If that is the case, then the most powerful weapon a nation can wield might not be a scramjet or hypersonic glider, but a big pile of money. The sanctions and financial penalties levied on Russia will make it harder for the Russians to field new hypersonics, but they’ll likely continue the effort with an eye toward American defenses. Russia’s decision to use the Kinzhal missile in Ukraine seems to be more about messaging than accomplishing military objectives. The targets Russia claims to have hit were not heavily defended, and could have been destroyed using other weapons.
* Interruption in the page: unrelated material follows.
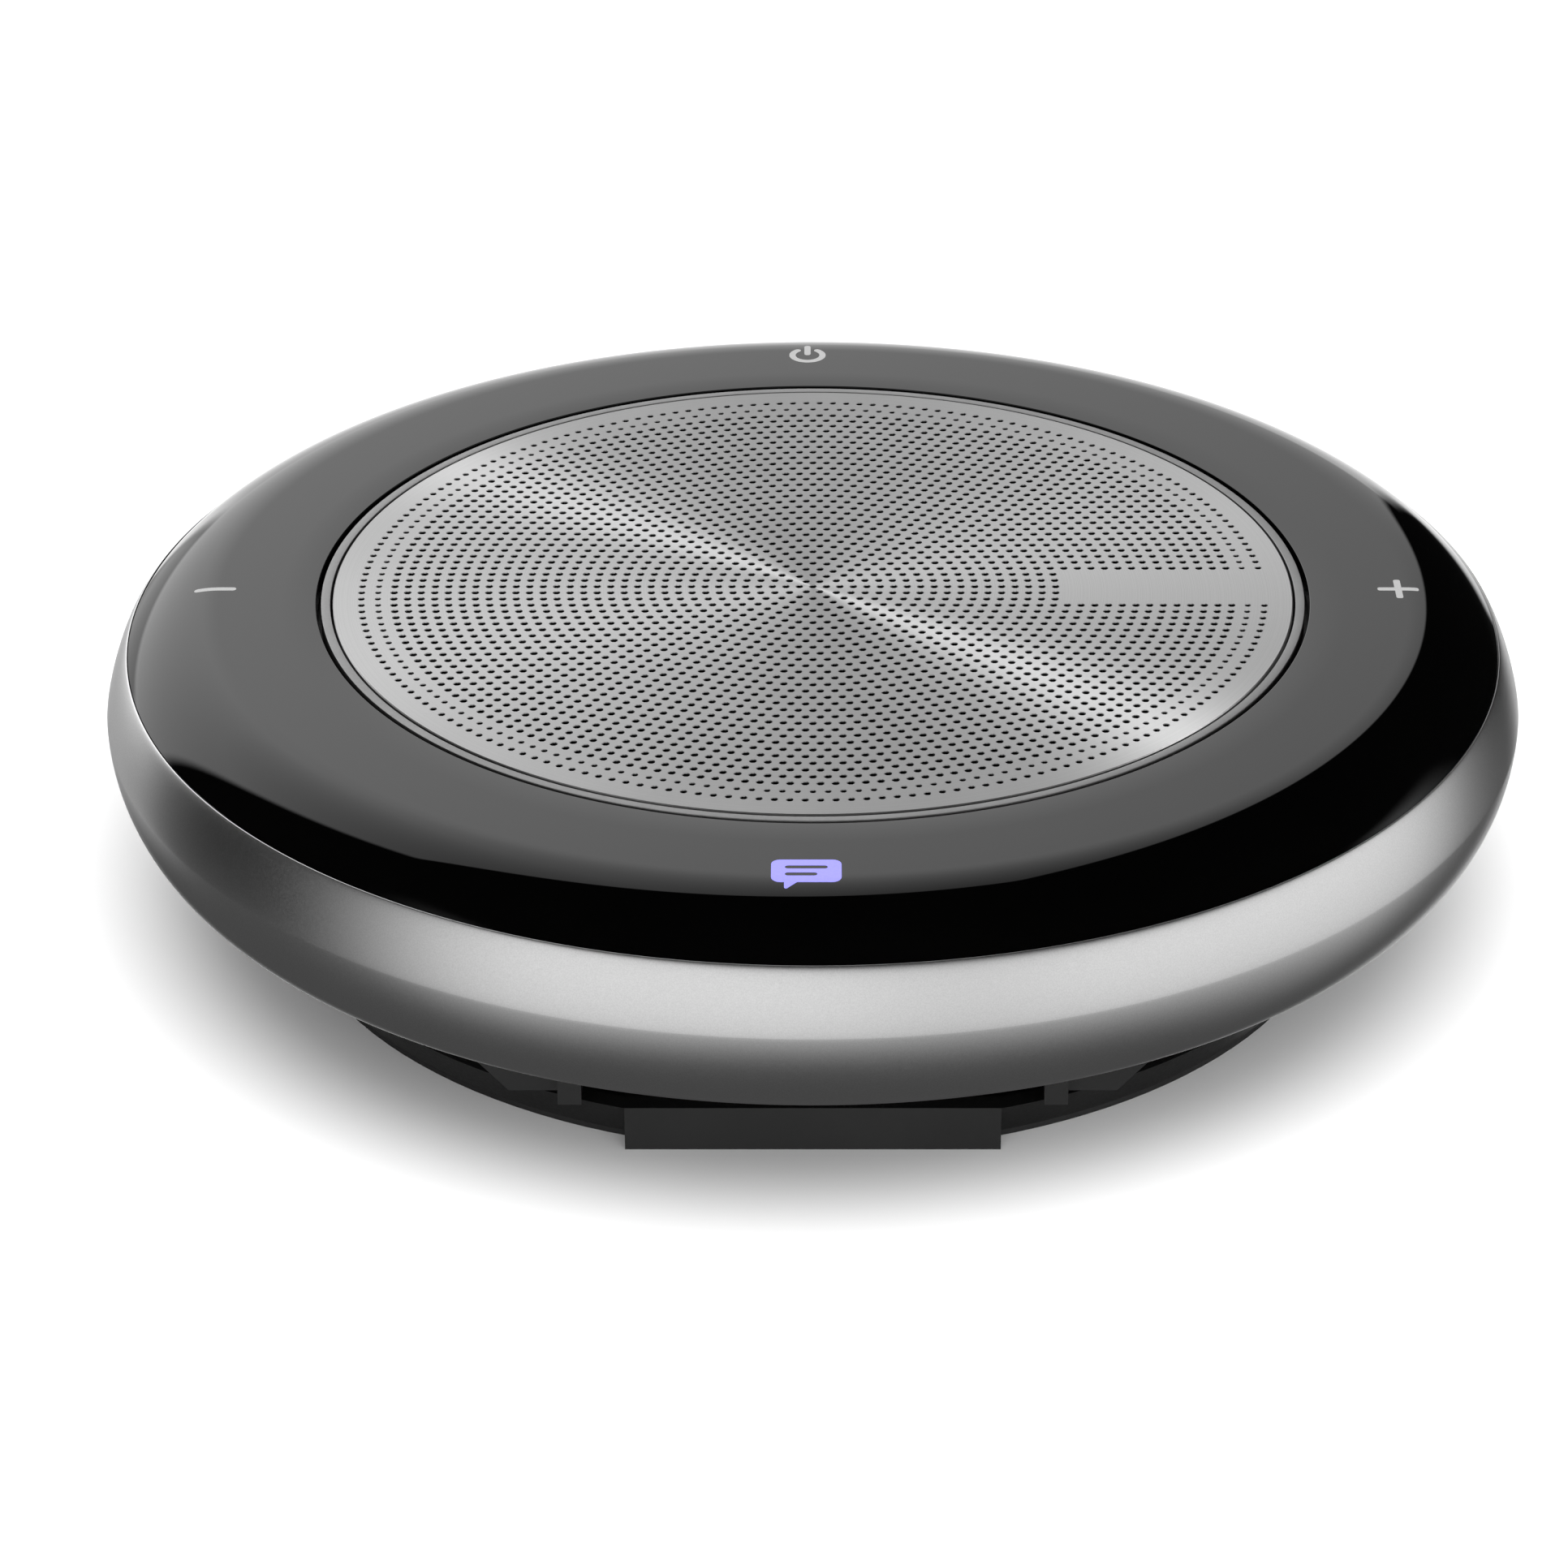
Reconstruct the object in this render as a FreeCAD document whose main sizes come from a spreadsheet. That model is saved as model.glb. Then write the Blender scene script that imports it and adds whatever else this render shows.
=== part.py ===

Lyons says Russia’s use of Kinzhal was less about what it hit, and more about what it communicated. “Russia wanted both a proof-of-concept application and, if it was successful, a warning to the West,” he says. “Their ‘special military operation’ in Ukraine provided that.”
But Russia isn’t the only hypersonic threat on the horizon. According to Air Force General Glen D. VanHerck, China’s efforts in this field have outpaced those of the U.S. by “tenfold,” though he notes that American programs have been improving. Today, the United States has more than 70 hypersonic weapons programs in development, with $3.8 billion earmarked for the effort in 2022 alone. Sometimes it pays to be first, but when you’re not, money can help you be the best. Scherff says: “While it seems time is not on our side, it isn’t just about going fast. It’s about getting it done right.”